[Records with modeling code]

· · ·

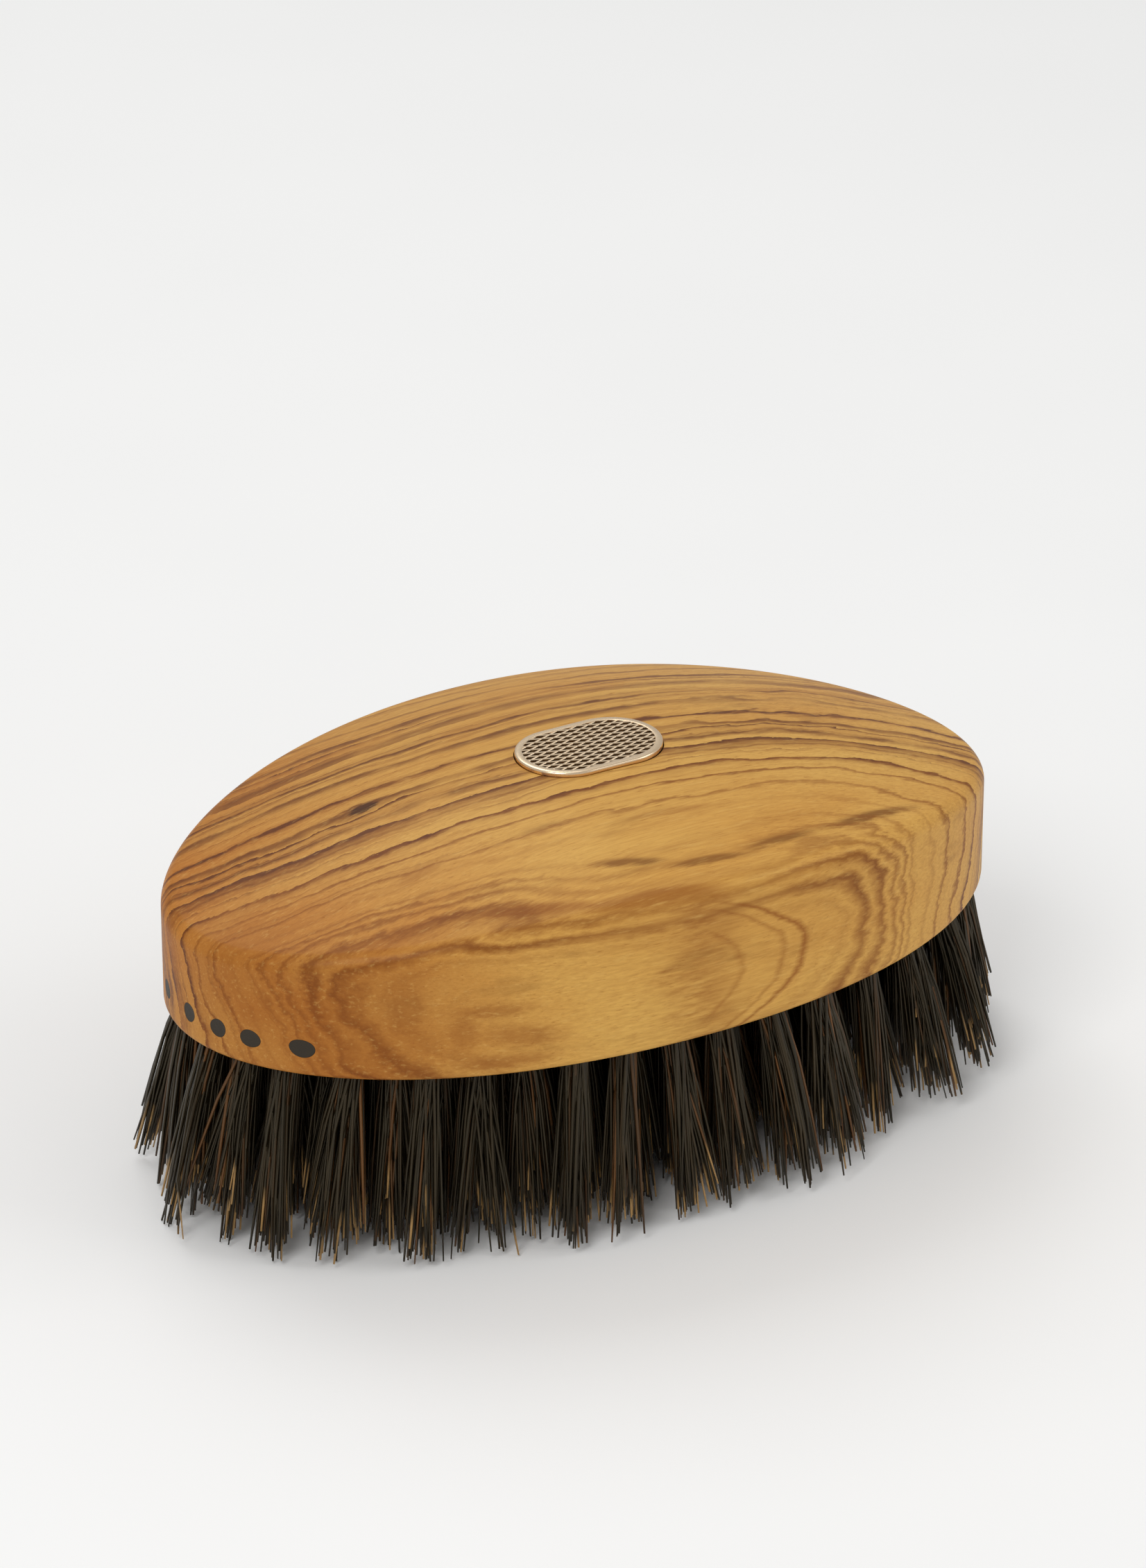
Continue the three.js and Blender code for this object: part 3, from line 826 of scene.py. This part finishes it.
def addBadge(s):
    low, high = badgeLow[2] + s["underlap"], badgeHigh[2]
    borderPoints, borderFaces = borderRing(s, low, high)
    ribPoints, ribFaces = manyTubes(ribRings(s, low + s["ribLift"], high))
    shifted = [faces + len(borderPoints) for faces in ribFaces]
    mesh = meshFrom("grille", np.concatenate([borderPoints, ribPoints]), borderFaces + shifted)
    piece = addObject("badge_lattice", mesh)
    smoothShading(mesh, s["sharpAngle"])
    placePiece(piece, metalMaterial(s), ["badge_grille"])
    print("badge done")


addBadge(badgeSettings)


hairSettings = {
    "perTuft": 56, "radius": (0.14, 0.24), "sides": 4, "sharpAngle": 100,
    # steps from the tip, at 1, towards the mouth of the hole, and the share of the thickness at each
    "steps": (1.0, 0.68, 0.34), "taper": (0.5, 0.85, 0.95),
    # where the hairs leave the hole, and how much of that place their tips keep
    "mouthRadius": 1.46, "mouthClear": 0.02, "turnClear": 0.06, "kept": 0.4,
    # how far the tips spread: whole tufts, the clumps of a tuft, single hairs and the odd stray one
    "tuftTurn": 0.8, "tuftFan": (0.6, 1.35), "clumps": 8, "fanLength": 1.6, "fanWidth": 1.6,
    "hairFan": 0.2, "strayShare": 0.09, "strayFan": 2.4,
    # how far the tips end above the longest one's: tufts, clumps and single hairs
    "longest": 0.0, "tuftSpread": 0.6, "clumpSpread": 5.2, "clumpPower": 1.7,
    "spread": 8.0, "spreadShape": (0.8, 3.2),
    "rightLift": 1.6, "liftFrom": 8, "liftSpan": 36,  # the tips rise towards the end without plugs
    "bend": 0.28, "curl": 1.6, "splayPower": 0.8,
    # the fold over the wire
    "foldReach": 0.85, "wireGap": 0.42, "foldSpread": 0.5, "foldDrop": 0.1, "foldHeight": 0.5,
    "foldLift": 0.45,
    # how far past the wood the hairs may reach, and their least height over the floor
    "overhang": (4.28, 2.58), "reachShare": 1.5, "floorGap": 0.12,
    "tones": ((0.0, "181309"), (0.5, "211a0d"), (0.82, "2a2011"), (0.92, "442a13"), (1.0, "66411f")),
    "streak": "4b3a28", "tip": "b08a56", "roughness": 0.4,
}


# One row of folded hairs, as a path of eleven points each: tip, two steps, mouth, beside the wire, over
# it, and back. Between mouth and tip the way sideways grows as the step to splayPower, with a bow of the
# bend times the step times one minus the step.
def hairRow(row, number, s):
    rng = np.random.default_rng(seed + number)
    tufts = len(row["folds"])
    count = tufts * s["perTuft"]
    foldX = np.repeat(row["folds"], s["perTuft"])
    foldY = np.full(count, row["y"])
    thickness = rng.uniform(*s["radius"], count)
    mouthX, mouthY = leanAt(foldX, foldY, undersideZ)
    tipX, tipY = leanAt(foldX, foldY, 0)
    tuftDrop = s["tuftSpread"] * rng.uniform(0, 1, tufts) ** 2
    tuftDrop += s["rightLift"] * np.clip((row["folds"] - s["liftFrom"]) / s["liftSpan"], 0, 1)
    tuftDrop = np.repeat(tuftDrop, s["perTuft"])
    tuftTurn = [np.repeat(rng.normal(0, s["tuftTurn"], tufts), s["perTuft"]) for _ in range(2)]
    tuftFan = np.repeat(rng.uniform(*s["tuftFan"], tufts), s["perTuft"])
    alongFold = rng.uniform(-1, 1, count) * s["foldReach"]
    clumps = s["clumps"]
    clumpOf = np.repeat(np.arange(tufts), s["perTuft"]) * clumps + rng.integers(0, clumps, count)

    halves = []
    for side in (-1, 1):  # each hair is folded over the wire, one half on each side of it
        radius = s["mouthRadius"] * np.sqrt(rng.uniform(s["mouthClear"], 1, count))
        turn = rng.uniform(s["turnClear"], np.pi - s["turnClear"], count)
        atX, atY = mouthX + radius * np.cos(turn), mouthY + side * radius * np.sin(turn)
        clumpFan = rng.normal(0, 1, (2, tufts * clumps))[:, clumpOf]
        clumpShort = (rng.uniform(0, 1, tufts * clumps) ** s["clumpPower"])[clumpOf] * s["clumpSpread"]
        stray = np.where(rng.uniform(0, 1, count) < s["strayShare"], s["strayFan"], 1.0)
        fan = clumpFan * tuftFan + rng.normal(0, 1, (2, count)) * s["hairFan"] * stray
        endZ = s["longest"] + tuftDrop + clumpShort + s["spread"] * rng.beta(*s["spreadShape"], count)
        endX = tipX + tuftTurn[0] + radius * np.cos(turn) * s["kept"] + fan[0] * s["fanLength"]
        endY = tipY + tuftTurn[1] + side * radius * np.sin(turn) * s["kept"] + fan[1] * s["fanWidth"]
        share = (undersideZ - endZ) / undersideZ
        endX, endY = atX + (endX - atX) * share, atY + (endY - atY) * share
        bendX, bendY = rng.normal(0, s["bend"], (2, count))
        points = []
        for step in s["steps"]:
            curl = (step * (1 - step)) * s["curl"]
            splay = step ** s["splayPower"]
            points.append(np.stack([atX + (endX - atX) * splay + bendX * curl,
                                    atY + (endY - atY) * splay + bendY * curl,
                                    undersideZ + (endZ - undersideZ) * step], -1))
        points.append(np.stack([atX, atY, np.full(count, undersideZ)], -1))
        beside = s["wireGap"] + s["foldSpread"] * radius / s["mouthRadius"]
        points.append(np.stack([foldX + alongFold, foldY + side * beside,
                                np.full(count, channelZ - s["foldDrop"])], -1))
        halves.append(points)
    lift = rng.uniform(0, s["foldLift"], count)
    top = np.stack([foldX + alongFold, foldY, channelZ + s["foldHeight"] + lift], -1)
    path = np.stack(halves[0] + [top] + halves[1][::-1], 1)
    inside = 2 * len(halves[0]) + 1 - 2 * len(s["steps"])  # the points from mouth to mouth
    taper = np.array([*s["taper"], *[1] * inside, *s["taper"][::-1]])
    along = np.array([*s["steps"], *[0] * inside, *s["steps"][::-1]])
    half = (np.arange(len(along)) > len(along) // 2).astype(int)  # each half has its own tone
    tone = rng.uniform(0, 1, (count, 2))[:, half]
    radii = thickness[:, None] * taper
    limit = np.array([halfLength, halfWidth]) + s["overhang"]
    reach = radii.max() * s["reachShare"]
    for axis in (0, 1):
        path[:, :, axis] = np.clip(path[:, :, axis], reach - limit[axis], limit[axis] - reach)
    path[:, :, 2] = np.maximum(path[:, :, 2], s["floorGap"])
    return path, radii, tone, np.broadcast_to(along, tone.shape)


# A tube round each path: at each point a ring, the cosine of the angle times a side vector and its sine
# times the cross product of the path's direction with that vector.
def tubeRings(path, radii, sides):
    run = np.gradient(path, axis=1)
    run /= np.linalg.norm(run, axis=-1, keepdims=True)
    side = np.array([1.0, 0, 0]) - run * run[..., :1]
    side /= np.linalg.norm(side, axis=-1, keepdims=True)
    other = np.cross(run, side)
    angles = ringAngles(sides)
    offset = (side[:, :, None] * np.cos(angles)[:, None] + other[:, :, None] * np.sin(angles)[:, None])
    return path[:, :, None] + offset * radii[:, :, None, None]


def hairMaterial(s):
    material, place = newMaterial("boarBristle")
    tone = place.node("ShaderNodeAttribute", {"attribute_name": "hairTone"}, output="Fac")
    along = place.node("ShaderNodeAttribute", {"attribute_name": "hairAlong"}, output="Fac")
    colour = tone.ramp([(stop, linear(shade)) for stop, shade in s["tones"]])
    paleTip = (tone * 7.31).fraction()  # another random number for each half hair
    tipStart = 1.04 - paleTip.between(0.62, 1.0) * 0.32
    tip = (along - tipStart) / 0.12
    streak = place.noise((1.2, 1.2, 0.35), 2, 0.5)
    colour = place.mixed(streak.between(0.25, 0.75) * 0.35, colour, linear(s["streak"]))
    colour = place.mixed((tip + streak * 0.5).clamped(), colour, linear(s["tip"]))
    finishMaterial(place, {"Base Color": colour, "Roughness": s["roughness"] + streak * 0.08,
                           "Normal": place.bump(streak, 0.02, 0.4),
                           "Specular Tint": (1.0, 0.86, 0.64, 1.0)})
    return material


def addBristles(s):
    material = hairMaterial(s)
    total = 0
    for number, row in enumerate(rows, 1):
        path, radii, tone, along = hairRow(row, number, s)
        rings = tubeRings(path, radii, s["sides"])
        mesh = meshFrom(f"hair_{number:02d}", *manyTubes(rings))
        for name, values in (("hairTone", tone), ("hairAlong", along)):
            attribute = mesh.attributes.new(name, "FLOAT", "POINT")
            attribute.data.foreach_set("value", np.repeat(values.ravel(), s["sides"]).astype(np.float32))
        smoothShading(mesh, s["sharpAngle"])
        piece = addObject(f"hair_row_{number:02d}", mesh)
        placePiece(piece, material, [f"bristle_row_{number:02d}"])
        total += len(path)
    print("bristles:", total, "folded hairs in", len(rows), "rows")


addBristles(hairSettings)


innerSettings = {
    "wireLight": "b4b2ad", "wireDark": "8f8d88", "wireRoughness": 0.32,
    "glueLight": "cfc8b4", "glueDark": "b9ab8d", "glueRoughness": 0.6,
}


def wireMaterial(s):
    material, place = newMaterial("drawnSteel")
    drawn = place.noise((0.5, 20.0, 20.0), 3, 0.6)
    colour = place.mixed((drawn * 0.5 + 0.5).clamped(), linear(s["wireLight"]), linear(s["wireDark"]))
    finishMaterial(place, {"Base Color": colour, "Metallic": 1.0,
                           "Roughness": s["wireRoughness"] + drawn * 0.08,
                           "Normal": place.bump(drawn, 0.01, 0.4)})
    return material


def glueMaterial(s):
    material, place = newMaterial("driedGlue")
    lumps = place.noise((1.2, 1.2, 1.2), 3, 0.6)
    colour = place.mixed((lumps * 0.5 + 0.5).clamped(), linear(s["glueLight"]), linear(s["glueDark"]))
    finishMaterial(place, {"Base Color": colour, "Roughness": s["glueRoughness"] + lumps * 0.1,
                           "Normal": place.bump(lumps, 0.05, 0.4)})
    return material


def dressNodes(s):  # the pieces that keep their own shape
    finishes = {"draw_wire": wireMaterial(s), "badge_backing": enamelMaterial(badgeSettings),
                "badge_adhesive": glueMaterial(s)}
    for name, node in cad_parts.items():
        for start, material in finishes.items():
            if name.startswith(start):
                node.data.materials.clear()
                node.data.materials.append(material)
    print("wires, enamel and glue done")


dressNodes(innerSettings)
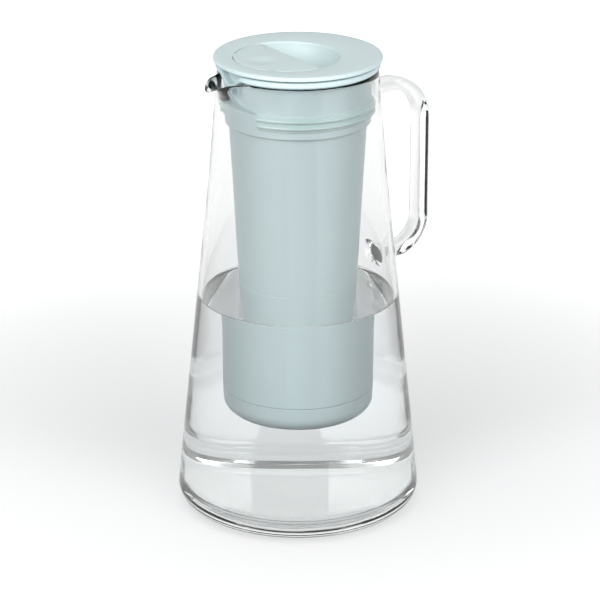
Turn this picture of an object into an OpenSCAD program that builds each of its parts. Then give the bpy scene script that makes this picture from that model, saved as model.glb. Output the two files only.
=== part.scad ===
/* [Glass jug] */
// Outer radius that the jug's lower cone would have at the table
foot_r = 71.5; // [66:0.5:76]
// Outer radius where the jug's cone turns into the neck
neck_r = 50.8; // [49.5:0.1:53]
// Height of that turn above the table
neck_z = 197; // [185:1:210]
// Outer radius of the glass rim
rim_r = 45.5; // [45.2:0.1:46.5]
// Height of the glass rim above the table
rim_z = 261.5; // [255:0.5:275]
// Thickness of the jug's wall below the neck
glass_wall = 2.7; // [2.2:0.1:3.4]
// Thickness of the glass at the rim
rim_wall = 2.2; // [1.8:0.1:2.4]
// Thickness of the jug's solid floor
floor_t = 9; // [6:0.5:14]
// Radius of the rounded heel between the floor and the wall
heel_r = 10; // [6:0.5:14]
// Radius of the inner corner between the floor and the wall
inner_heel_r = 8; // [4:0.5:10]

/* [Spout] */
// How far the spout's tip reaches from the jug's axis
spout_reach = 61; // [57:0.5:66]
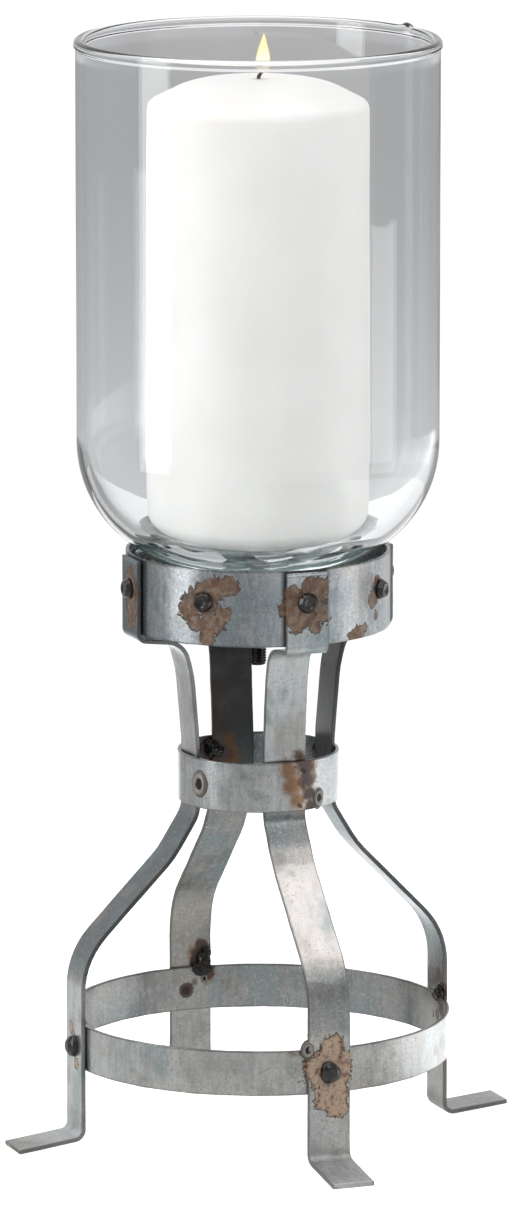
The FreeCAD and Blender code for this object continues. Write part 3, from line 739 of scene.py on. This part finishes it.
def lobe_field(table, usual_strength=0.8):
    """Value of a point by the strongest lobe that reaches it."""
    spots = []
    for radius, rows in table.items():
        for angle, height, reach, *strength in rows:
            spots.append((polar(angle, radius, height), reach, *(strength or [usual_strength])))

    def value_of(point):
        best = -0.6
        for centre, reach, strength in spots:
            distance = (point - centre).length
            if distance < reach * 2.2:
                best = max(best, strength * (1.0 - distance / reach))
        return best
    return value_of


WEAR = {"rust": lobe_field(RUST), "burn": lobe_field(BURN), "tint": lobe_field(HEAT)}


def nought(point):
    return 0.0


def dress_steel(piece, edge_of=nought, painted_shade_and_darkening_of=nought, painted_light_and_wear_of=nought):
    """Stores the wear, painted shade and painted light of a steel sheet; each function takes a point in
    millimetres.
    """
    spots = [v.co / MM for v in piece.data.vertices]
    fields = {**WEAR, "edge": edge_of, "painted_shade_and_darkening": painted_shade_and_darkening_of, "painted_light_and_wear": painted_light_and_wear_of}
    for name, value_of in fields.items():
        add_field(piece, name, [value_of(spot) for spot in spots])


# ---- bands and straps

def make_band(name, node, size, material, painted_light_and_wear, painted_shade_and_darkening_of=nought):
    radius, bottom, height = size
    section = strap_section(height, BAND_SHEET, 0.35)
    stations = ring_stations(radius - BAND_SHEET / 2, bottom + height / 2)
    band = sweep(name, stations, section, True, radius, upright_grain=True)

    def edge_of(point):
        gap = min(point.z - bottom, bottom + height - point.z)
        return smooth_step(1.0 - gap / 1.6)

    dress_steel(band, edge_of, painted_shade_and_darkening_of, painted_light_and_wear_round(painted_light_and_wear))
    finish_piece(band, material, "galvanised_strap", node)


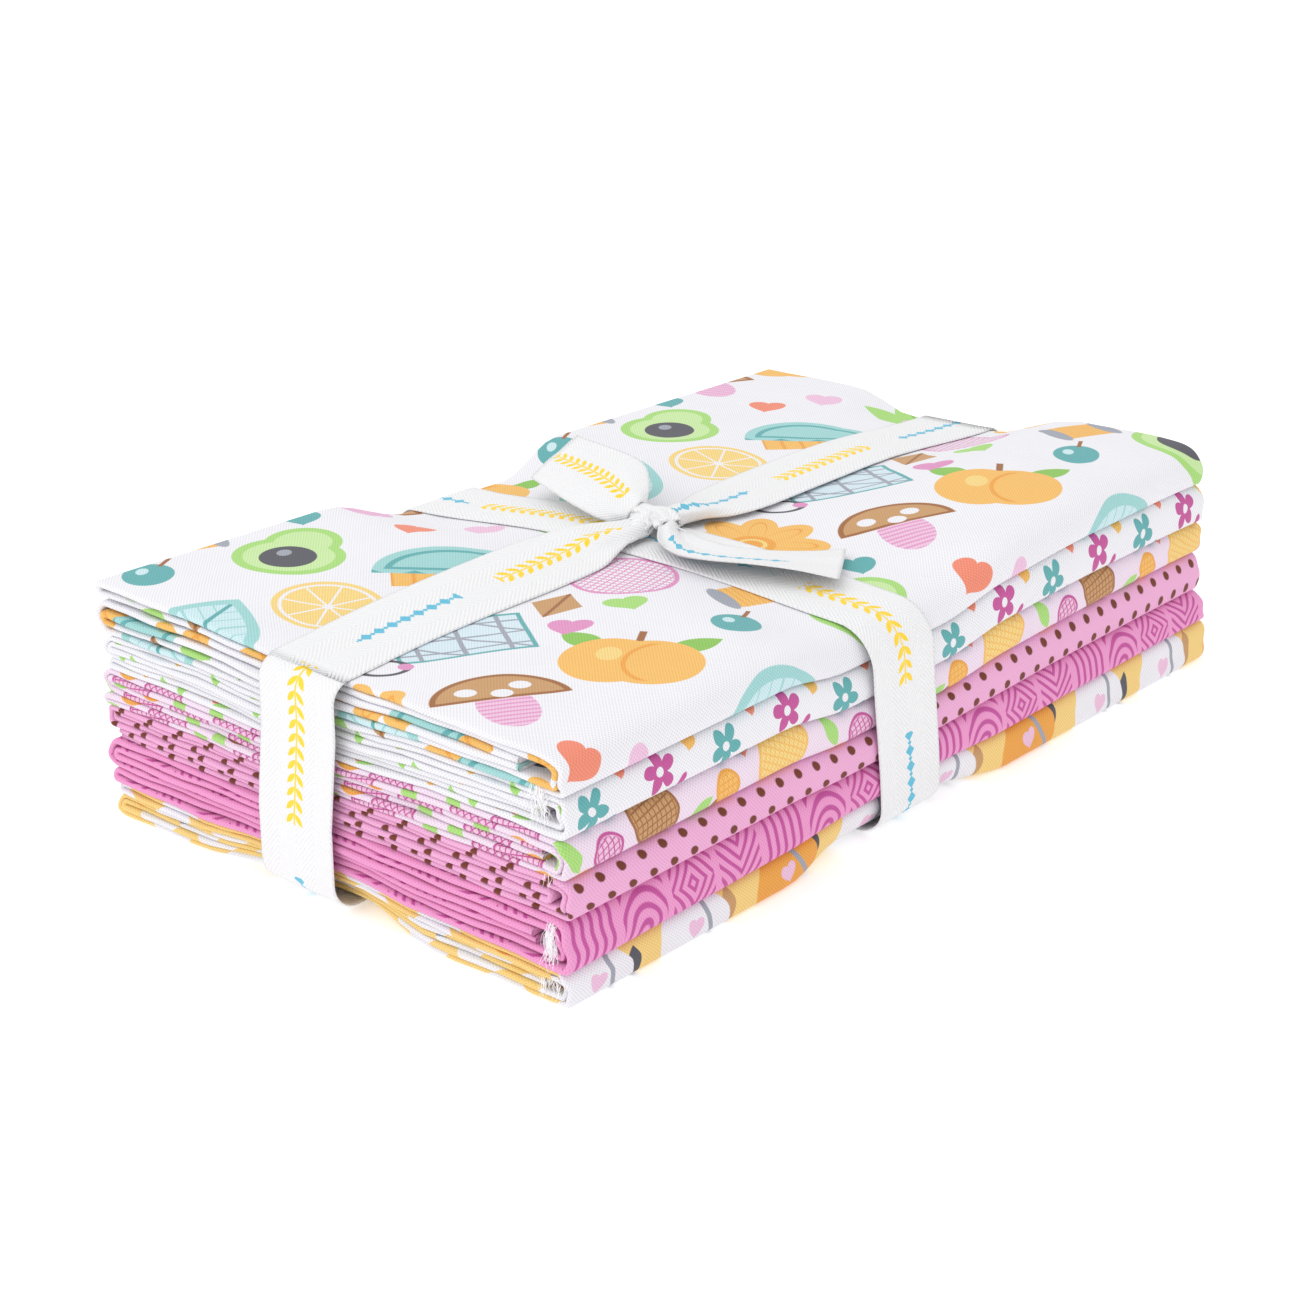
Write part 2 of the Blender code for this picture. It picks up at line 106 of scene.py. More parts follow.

· · ·

### Objective
Exactly reproduce the stretch from the line with "The FreeCAD and" through the line with "# ---- bands and straps", including both ends and nothing else.

### Solution
The FreeCAD and Blender code for this object continues. Write part 3, from line 739 of scene.py on. This part finishes it.
def lobe_field(table, usual_strength=0.8):
    """Value of a point by the strongest lobe that reaches it."""
    spots = []
    for radius, rows in table.items():
        for angle, height, reach, *strength in rows:
            spots.append((polar(angle, radius, height), reach, *(strength or [usual_strength])))

    def value_of(point):
        best = -0.6
        for centre, reach, strength in spots:
            distance = (point - centre).length
            if distance < reach * 2.2:
                best = max(best, strength * (1.0 - distance / reach))
        return best
    return value_of


WEAR = {"rust": lobe_field(RUST), "burn": lobe_field(BURN), "tint": lobe_field(HEAT)}


def nought(point):
    return 0.0


def dress_steel(piece, edge_of=nought, painted_shade_and_darkening_of=nought, painted_light_and_wear_of=nought):
    """Stores the wear, painted shade and painted light of a steel sheet; each function takes a point in
    millimetres.
    """
    spots = [v.co / MM for v in piece.data.vertices]
    fields = {**WEAR, "edge": edge_of, "painted_shade_and_darkening": painted_shade_and_darkening_of, "painted_light_and_wear": painted_light_and_wear_of}
    for name, value_of in fields.items():
        add_field(piece, name, [value_of(spot) for spot in spots])


# ---- bands and straps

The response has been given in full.